GET IT RIGHT, OR GET LEFT BEHIND

Cultural missteps now carry real risk. “Even the biggest names aren’t immune to rookie mistakes,” says Amandeep Kaur, stylist and creative director. “Prada not crediting Kolhapuri-style shoes felt like a huge misstep. Even Gucci’s sari-inspired dress on Alia Bhatt at Cannes missed the mark. Crediting the cultural roots behind designs that make these brands millions is honestly the least they can do.”

“The difference between inspiration and extraction,” Wani reminds us, “is credit, collaboration, and compensation.”
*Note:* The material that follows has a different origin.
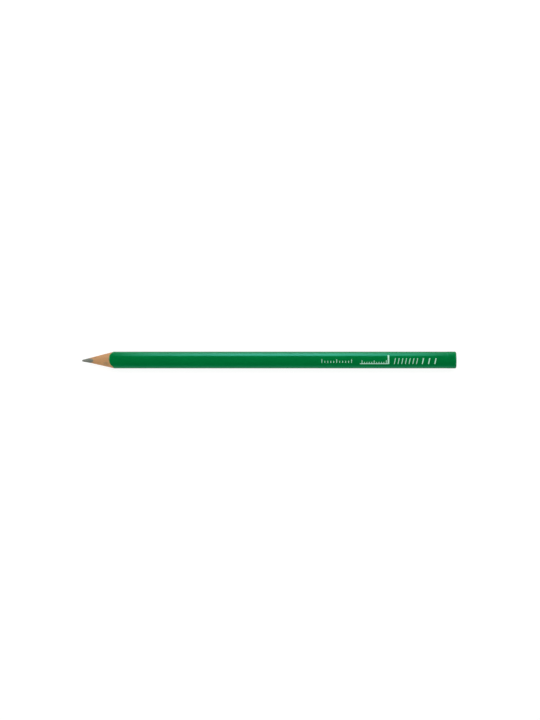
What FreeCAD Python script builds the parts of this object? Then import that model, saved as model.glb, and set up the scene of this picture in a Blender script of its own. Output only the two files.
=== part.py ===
import FreeCAD, Part
import math
import os

import Sketcher

# Oval carpenter pencil, sharpened at one end and dipped at the other. Millimetres.
#
# A hard round lead lies in the grooves of two wooden slats, which are glued into one
# blank. The blank is milled to a flat oval, sealed, lacquered, stamped with foil marks,
# rounded at its butt and dipped there. Sharpening cuts one cone through every layer.
#
# Frame: the pencil lies on its wide side. +X runs from the tip to the butt, Y crosses
# the wide side and +Z is up. The origin is under the middle, on the resting plane.

OUT = "parts"

# Driving dimensions. Each is a cell of the sheet "sizes" under the same name.
SIZES = {
    "overall_length": 240.0,  # blunt tip to the end of the dipped butt
    "barrel_width": 10.9,  # over the lacquer
    "barrel_thickness": 7.15,  # over the lacquer
    "edge_radius": 2.6,  # arc along each narrow edge of the oval
    "lead_diameter": 3.15,
    "lead_offset": -0.42,  # the grooves lie this far off the middle, along Y
    "bond_film": 0.05,  # glue between the lead and its grooves
    "seam_film": 0.06,  # glue between the two slats
    "undercoat_film": 0.06,
    "lacquer_film": 0.1,
    "dip_film": 0.06,  # on the sides of the barrel
    "dip_end_film": 0.16,  # on the end face
    "dip_length": 6.0,
    "dip_round": 1.0,
    "end_round": 0.9,  # rounding milled on the butt before the dip
    "cone_length_edge": 22.2,  # the cone's apex to the lacquer of the narrow edges
    "cone_length_face": 19.66,  # the cone's apex to the lacquer of the wide faces
    "cone_overrun": 1.1,  # how far the cone is cut past the barrel's edges, as a share
    "apex_trim": 1.55,  # the blunt tip stands this far behind the apex
    "apex_lean": 0.34,  # the cone's axis passes this far to the -Y side at its apex
    "cone_drift": 0.06,  # and this far to the +Y side where the cone meets the edges
    "tip_wear": 0.2,  # length of the worn bevel round the blunt tip
    "tip_flat": 0.7,  # size of the flat inside the bevel, as a share of the cone there
    "tip_fullness": 1.25,  # size of the worn point behind the bevel, as a share likewise
    "worn_length": 6.0,  # the worn point tapers into the true cone over this length
    "tip_droop": 0.13,  # the worn point leans this much further to the -Y side
    "foil_film": 0.03,
    "foil_row": -1.35,  # centre line of the imprint across the wide face
    "foil_slant": 0.8,  # how far a bar leans between its foot and its head
    "scale_start": 33.5,  # the imprint's places are measured from the pencil's middle
    "scale_length": 19.0,
    "scale_count": 11,
    "scale_width": 0.38,
    "scale_height": 1.3,
    "scale_long_height": 2.3,  # every fifth stroke, as on the graduation below
    "square_start": 58.0,
    "square_length": 18.8,
    "square_height": 5.8,
    "square_stock": 1.0,  # width of the square's thick leg
    "square_blade": 0.45,  # width of its thin leg
    "grade_start": 59.2,  # the graduation along the thin leg
    "grade_length": 15.5,
    "grade_count": 11,
    "grade_width": 0.38,
    "grade_height": 1.3,
    "grade_long_height": 2.3,
    "fine_start": 79.8,
    "fine_length": 14.2,
    "fine_count": 7,
    "fine_width": 0.45,
    "bold_start": 97.6,
    "bold_length": 8.0,
    "bold_count": 3,
    "bold_width": 0.7,
    "bar_height": 3.7,
}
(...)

SO, WHAT NOW? A NEW PLAYBOOK FOR BRANDS

For brands, the opportunity is immense. But so is the scrutiny. Get it right, and you’re part of a powerful new story. Get it wrong, and you’re just another footnote in a cautionary tale about who profits off a culture they never built. Here’s how smart Indian brands can turn culture into capital:

  • Codify your IP early: File design registrations, trademark distinctive elements, and secure GIs wherever applicable. Don’t wait till you go global; protect your brand language now.
  • Centre the creator as well as the craft: From campaigns to collection notes, put artisans on your platforms, name collaborators, show the journey and not just the end product.
  • Don’t extract culture; participate in it: The old playbook of borrowing freely and hoping no one notices is collapsing under the weight of a sharper, more connected, and culturally aware global audience. As Louis puts it: “Pay fair wages, credit by name, share profits. Authentic cultural products created by people who genuinely understand the tradition will always outperform surface-level interpretations.”
  • Move from surface to story: Generic “handcrafted” won’t cut it. Craft recognisable design signatures—motifs, weaves, scents, sounds—that consumers associate with your label.
  • Demand credit in collaborations: Whether you’re the local partner or the global giant, structure deals that treat you as a co-author, prioritise visibility and shared value.Build community through transparency: Consumers want to know where their clothes come from and who profits. Show them. That’s good optics but also, in today’s world, good business.